start GIVEN INFORMATION
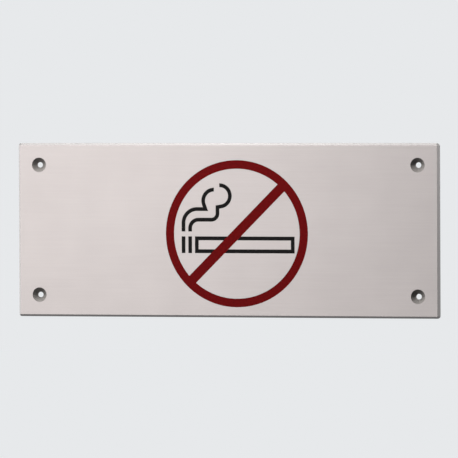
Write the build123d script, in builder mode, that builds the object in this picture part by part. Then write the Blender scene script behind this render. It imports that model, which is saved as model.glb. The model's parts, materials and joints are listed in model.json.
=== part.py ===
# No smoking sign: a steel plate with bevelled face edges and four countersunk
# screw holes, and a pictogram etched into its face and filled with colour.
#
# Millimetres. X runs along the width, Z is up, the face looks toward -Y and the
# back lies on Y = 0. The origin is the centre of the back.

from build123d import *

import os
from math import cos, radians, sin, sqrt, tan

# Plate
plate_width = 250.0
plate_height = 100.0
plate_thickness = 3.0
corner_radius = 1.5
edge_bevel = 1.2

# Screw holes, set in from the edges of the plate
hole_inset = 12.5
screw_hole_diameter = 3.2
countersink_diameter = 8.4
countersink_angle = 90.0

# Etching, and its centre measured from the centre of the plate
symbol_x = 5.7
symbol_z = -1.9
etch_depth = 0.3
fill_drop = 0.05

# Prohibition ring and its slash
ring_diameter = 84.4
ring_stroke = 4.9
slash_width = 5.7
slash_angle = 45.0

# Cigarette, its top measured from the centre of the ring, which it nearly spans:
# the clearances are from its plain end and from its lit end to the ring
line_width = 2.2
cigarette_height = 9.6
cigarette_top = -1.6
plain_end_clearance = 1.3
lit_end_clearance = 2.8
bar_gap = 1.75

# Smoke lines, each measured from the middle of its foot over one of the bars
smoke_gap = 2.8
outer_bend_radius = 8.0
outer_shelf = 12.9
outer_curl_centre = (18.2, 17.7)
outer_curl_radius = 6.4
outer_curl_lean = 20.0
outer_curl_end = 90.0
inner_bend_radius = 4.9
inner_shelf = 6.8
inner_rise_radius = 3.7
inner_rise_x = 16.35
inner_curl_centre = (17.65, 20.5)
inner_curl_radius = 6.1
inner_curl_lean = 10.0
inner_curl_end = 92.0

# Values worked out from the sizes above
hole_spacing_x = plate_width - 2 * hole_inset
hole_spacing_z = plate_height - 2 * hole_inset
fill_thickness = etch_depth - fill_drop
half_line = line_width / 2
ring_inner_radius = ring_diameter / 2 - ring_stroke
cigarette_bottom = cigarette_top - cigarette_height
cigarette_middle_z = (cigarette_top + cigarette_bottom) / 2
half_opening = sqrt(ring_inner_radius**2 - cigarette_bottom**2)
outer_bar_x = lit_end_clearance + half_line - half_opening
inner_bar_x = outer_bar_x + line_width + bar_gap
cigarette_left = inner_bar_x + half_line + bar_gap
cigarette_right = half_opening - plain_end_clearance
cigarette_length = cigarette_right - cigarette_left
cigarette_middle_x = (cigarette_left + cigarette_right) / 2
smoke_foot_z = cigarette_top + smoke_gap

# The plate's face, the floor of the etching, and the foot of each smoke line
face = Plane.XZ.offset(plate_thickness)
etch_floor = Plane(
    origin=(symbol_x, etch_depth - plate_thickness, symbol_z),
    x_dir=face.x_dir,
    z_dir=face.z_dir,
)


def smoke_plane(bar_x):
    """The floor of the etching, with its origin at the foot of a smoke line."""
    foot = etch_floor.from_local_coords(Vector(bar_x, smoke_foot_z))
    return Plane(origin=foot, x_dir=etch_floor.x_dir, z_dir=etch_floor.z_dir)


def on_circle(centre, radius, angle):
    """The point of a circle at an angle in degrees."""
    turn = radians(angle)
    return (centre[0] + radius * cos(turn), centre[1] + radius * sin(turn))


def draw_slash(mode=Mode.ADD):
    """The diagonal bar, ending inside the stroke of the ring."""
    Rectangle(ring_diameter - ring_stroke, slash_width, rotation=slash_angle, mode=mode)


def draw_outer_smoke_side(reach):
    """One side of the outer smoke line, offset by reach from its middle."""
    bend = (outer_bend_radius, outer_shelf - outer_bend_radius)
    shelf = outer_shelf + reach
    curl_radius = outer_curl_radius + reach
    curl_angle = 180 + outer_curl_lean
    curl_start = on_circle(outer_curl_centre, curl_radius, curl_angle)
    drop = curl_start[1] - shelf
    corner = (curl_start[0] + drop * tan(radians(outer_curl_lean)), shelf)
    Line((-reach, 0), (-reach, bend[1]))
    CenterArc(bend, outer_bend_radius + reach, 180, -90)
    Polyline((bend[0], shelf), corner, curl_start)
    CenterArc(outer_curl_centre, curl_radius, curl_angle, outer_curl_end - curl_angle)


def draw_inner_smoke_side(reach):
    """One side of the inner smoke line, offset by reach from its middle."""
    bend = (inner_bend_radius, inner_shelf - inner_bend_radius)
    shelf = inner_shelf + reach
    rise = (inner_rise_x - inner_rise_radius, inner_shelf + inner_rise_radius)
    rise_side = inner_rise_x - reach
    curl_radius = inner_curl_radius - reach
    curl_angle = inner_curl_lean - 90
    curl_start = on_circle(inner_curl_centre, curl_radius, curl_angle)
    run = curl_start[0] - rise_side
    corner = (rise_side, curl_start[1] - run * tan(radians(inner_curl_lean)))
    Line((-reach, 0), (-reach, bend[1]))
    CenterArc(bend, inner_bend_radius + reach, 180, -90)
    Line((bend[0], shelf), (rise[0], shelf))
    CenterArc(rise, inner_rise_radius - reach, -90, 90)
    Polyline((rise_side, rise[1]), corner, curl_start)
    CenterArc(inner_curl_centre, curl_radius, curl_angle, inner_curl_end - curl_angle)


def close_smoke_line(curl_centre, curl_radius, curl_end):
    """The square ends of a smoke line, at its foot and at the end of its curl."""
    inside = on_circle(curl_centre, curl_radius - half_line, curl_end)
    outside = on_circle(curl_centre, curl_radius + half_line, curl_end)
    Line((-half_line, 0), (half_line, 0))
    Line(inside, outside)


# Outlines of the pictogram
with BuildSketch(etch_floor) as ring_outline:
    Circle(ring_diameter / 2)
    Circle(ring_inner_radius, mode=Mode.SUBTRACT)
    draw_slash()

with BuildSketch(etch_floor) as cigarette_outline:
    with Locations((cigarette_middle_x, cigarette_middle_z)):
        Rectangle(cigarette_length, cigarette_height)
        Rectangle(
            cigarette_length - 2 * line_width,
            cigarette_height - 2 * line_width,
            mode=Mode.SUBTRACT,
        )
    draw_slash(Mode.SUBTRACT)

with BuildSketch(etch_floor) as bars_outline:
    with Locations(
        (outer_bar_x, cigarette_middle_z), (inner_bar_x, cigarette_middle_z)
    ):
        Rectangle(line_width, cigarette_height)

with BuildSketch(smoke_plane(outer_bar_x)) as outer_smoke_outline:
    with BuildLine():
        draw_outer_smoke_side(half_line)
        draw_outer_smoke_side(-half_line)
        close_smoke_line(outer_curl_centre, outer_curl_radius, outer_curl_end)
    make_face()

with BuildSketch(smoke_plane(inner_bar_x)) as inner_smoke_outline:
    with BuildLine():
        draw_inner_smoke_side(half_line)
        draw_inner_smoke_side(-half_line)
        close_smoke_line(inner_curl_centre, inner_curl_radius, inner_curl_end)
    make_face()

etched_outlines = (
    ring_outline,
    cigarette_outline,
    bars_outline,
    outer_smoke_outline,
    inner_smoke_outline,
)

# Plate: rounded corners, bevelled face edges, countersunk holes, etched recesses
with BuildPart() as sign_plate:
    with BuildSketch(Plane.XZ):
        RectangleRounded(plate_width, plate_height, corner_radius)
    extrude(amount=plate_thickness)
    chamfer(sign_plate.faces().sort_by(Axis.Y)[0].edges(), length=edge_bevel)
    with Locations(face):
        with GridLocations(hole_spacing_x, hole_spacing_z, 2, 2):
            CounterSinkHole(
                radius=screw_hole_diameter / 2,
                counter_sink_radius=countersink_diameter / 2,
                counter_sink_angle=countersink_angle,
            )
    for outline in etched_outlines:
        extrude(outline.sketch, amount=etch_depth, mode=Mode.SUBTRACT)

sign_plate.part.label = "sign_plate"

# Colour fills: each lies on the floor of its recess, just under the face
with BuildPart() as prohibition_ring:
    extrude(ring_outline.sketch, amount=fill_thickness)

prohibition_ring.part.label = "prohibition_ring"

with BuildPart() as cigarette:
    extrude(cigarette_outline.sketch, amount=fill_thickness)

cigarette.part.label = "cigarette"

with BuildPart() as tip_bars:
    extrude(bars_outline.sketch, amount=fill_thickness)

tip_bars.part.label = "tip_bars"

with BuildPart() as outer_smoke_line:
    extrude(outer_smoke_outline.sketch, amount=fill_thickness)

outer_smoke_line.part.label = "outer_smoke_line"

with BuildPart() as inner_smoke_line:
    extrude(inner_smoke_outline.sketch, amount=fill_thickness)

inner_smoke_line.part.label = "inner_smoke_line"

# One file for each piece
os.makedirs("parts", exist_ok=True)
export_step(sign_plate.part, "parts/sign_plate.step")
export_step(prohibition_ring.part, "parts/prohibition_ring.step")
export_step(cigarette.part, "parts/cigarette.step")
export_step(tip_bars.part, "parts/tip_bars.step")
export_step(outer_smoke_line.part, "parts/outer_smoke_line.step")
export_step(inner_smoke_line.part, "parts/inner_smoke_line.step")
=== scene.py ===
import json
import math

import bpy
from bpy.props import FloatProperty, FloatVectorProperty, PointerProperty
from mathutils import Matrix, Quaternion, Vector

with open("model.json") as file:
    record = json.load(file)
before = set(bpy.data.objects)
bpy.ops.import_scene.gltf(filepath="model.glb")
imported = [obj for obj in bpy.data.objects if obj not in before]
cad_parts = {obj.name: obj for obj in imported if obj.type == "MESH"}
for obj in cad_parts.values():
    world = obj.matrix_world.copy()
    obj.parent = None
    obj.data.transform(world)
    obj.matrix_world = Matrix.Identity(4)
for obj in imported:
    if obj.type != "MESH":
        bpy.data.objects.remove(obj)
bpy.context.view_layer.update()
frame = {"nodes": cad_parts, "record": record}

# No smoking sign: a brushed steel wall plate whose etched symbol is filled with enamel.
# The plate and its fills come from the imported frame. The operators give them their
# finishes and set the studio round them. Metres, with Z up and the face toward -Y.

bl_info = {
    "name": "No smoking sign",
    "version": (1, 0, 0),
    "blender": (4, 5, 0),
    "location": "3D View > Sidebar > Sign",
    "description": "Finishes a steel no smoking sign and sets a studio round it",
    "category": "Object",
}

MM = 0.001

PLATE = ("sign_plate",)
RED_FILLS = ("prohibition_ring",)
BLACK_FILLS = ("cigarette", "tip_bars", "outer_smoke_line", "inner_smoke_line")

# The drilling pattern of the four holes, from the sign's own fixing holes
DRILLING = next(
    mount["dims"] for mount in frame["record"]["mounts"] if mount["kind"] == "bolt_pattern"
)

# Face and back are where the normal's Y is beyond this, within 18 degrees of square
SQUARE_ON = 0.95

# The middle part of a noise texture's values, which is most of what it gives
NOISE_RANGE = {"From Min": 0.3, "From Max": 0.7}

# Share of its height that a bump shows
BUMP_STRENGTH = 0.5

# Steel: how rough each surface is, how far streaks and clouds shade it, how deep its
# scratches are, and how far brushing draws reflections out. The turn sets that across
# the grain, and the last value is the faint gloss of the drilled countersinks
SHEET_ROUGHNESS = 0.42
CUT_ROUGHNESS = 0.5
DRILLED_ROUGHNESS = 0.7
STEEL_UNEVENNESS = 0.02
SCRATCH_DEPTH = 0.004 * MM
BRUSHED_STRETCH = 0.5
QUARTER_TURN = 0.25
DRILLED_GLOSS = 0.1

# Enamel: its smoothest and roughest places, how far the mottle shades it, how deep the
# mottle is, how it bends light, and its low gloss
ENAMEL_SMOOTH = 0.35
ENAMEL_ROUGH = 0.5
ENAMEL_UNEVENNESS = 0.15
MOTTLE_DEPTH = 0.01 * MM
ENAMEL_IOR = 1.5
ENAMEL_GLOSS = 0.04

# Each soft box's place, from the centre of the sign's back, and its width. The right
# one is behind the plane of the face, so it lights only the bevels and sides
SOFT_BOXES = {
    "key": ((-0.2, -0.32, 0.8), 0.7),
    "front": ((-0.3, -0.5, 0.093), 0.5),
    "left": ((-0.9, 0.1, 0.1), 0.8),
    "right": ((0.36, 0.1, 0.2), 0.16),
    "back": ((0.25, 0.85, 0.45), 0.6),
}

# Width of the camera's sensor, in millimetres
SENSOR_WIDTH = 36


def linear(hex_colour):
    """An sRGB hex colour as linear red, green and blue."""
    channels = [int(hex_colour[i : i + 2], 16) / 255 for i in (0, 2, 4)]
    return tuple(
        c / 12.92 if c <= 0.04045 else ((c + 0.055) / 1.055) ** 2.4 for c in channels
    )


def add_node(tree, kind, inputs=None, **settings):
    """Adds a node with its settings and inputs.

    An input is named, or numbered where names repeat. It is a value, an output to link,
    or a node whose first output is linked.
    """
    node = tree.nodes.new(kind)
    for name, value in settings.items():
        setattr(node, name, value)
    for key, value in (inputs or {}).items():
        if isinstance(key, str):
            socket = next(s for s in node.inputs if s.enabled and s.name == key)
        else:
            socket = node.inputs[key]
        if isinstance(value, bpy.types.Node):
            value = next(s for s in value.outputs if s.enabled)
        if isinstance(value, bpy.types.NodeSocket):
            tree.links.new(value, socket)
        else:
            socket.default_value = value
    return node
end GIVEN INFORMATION
Transcribe the lines above from the one with "# One file for each piece" through the one with "record = json.load(file)". Include both ends and leave out every other line.

## RIGHT ANSWER
# One file for each piece
os.makedirs("parts", exist_ok=True)
export_step(sign_plate.part, "parts/sign_plate.step")
export_step(prohibition_ring.part, "parts/prohibition_ring.step")
export_step(cigarette.part, "parts/cigarette.step")
export_step(tip_bars.part, "parts/tip_bars.step")
export_step(outer_smoke_line.part, "parts/outer_smoke_line.step")
export_step(inner_smoke_line.part, "parts/inner_smoke_line.step")
=== scene.py ===
import json
import math

import bpy
from bpy.props import FloatProperty, FloatVectorProperty, PointerProperty
from mathutils import Matrix, Quaternion, Vector

with open("model.json") as file:
    record = json.load(file)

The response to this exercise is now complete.